Describe the problem/error/question
I’m building a multimodal AI assistant in n8n that receives fragmented messages from WhatsApp (text, audio, image, PDF), and I need to accumulate those messages using Redis so that they can be processed together after the user finishes sending.
The goal is to simulate a smart buffer, where each input is temporarily stored and, after a short delay (like 6s), all parts are retrieved, parsed, merged, and sent to OpenAI GPT-4o for response generation.
I’m using the Redis
node (via Upstash) to Push
each message (as JSON.stringify($json)
), and then I Get
them back to reconstruct the context.
There is no error message, but i can’t think in a solution, and the jsons end up not matching, in the node if.
I wanna create an humanized ai agent for a medical clinic,.
One of the most important things I’ve realized while developing a conversational AI system is that people rarely send everything they want to say in a single message.
Especially in messaging apps like WhatsApp, it’s common for users to break up their thoughts — they might start with a short text, follow up with a voice note, then add an image or even a PDF. This is natural human behavior.
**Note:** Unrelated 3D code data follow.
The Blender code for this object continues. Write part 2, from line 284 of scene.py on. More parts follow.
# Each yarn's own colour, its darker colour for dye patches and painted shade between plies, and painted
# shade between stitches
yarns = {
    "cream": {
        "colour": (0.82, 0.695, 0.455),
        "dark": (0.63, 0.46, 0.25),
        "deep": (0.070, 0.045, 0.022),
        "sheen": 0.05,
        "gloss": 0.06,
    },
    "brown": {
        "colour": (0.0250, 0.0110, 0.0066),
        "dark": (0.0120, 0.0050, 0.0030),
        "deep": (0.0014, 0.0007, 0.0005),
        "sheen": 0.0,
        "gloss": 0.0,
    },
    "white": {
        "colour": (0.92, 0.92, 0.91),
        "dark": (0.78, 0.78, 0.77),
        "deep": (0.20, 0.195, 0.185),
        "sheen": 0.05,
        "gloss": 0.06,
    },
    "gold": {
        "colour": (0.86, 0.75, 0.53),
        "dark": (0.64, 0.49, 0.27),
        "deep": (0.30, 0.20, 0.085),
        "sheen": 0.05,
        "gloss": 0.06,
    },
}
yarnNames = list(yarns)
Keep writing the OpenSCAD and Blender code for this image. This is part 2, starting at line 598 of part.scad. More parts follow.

Yet most automation flows or AI integrations are designed to respond immediately to each incoming message, without waiting or checking if there’s more coming.
That leads to shallow responses, lack of context, and a poor user experience.
To solve this, I implemented a buffering mechanism that listens across different types of media. Whenever the user sends something — whether it’s a text, audio, image, or document — it gets processed into plain text and temporarily stored. A short wait period (like 6 seconds) gives the user time to finish expressing themselves. Only after that, all the accumulated pieces are retrieved and analyzed together as a single context.
This allows the AI to fully understand the intention behind the conversation, rather than responding prematurely based on incomplete input.
It also handles mixed media seamlessly. For example, the user can send a message like:
- A short text saying they want an appointment
- A voice note with the preferred time
- A photo of an exam result
- A PDF with their medical history
Each of those is individually processed — voice is transcribed, images are interpreted using vision models, documents are parsed — and then everything is merged into one unified input for the AI to reason over.
This gives the assistant the ability to respond with depth, clarity, and context-awareness. It doesn’t just reply to a message. It responds to the whole situation.
And that, I believe, is what separates a real AI experience from a chatbot that just reacts.
If anyone can help me, I will be very grateful.